Hi,
在 2025/04/08 15:49, Meir Elisha 写道:
During recovery/check operations, the process_checks function loops
through available disks to find a 'primary' source with successfully
read data.
If no suitable source disk is found after checking all possibilities,
the 'primary' index will reach conf->raid_disks * 2. Add an explicit
check for this condition after the loop. If no source disk was found,
print an error message and return early to prevent further processing
without a valid primary source.
Signed-off-by: Meir Elisha <meir.elisha@xxxxxxxxxxx>
---
This was observed when forcefully disconnecting all iSCSI devices backing
a RAID1 array(using --failfast flag) during a check operation, causing
all reads within process_checks to fail. The resulting kernel oops shows:
BUG: kernel NULL pointer dereference, address: 0000000000000040
RIP: 0010:process_checks+0x25e/0x5e0 [raid1]

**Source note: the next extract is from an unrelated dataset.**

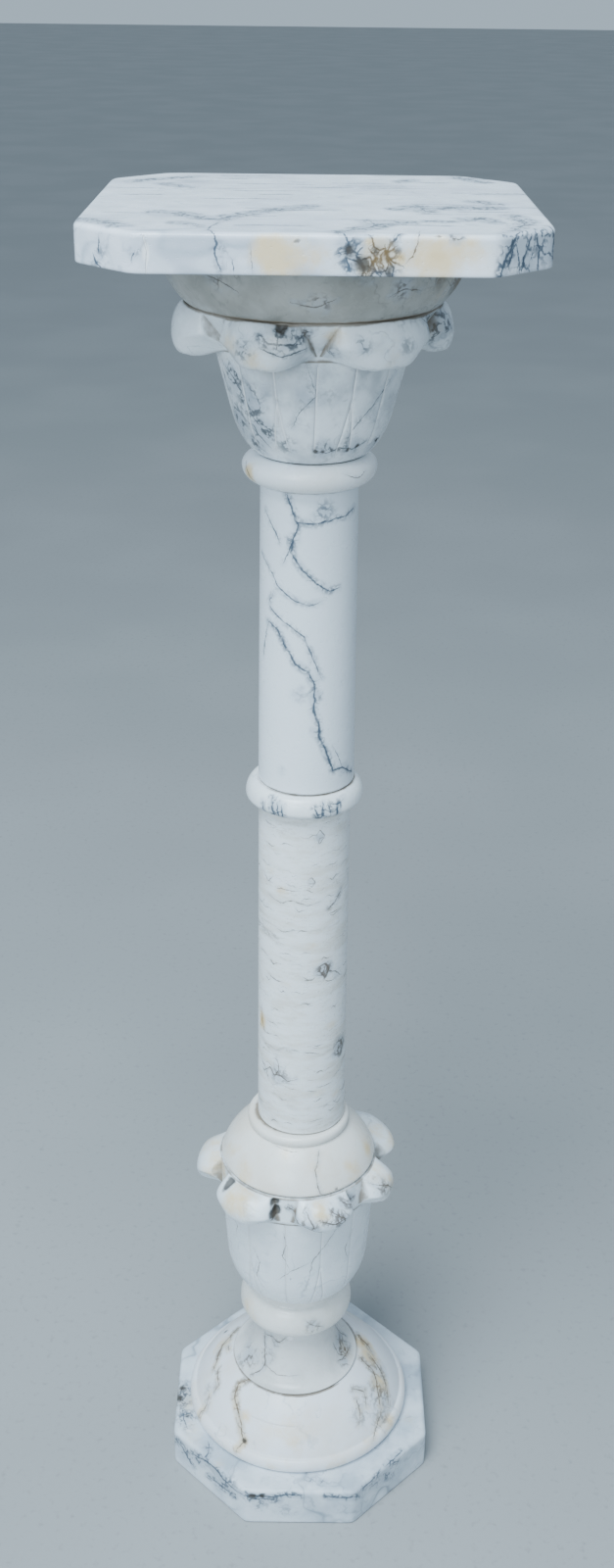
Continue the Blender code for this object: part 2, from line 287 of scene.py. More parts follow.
def filled(outline, spacing):
    """The outline with points added so that none lie further apart than spacing."""
    points = [outline[0]]
    for start, end in zip(outline, outline[1:]):
        parts = max(1, math.ceil(math.dist(start, end) / spacing))
        points.extend(between(start, end, i / parts) for i in range(1, parts + 1))
    return points


SPACING = 1.3 * MM
CAP_SPACING = 6 * MM
CAP_HOLE = 4 * MM
BLOCK_CAP_SPACING = 2.6 * MM


def capped(outline, spacing=CAP_SPACING):
    """The outline carried in over the foot and the head, nearly to the axis."""
    foot = filled([(CAP_HOLE, outline[0][1]), outline[0]], spacing)
    head = filled([outline[-1], (CAP_HOLE, outline[-1][1])], spacing)
    return foot[:-1] + outline + head[1:]


def lathe(outline, columns):
    """Spins an outline about Z and closes it with a flat face at each end."""
    bm = bmesh.new()
    row = bm.verts.layers.int.new("row")
    verts = []
    for index, (radius, height) in enumerate(outline):
        vert = bm.verts.new((radius, 0.0, height))
        vert[row] = index
        verts.append(vert)
    line = verts + [bm.edges.new(pair) for pair in zip(verts, verts[1:])]
    full = 2 * math.pi
    bmesh.ops.spin(bm, geom=line, cent=(0, 0, 0), axis=(0, 0, 1), angle=full, steps=columns, use_merge=True)
    bmesh.ops.holes_fill(bm, edges=[edge for edge in bm.edges if edge.is_boundary], sides=0)
    return bm


# A leaf cup's box isn't centred on its axis, so its centre is that of the round stone above it
ABOVE_LEAVES = {"lower_leaf_cup": "skirt", "capital_bell": "dish"}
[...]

Code: ... <4c> 8b 53 40 ... // mov r10,[rbx+0x40]
Call Trace:
process_checks
sync_request_write
raid1d
md_thread
kthread
ret_from_fork
drivers/md/raid1.c | 6 ++++++
1 file changed, 6 insertions(+)
diff --git a/drivers/md/raid1.c b/drivers/md/raid1.c
index 0efc03cea24e..b6a52c137f53 100644
--- a/drivers/md/raid1.c
+++ b/drivers/md/raid1.c
@@ -2296,6 +2296,12 @@ static void process_checks(struct r1bio *r1_bio)
rdev_dec_pending(conf->mirrors[primary].rdev, mddev);
break;
}
+
+ if (primary >= conf->raid_disks * 2) {
+ pr_err_ratelimited("md/raid1:%s: unable to find source disk\n", mdname(mddev));
+ return;
+ }
This means all reads failed, then I'm a bit confused why
sync_request_write() doesn't return early?
end_sync_read
if (!bio->bi_status)
// uptodate is not set
set_bit(R1BIO_Uptodate, &r1_bio->state);
sync_request_write
if (!test_bit(R1BIO_Uptodate, &r1_bio->state))
if (!fix_sync_read_error(r1_bio))
// why not return here?
return;
process_checks(r1_bio);
The answer is that fix_sync_read_error() is used for the case just one
rdev is read, it just handle the bio from r1_bio->read_disk, and suppose
that just one rdev is read. And if rdev_set_badblocks() succeed,
fix_sync_read_error() will clear R1BIO_Uptodate and bi_status and
finally cause this problem.
While in this case, all member disks are read for check/repair, hence I
think fix_sync_read_error() is not supposed to be called here, and
better solution will be:
diff --git a/drivers/md/raid1.c b/drivers/md/raid1.c
index d422bab77580..dafda9095c73 100644
--- a/drivers/md/raid1.c
+++ b/drivers/md/raid1.c
@@ -2346,10 +2346,15 @@ static void sync_request_write(struct mddev
*mddev, struct r1bio *r1_bio)
int disks = conf->raid_disks * 2;
struct bio *wbio;
- if (!test_bit(R1BIO_Uptodate, &r1_bio->state))
- /* ouch - failed to read all of that. */
- if (!fix_sync_read_error(r1_bio))
+ if (!test_bit(R1BIO_Uptodate, &r1_bio->state)) {
+ /*
+ * ouch - failed to read all of that. No need to fix
read error
+ * for check or repair because read all member disks failed.
+ */
+ if (test_bit(MD_RECOVERY_REQUESTED, &mddev->recovery) ||
+ !fix_sync_read_error(r1_bio))
return;
+ }
if (test_bit(MD_RECOVERY_REQUESTED, &mddev->recovery))
process_checks(r1_bio);
Thanks,
Kuai
+
r1_bio->read_disk = primary;
for (i = 0; i < conf->raid_disks * 2; i++) {
int j = 0;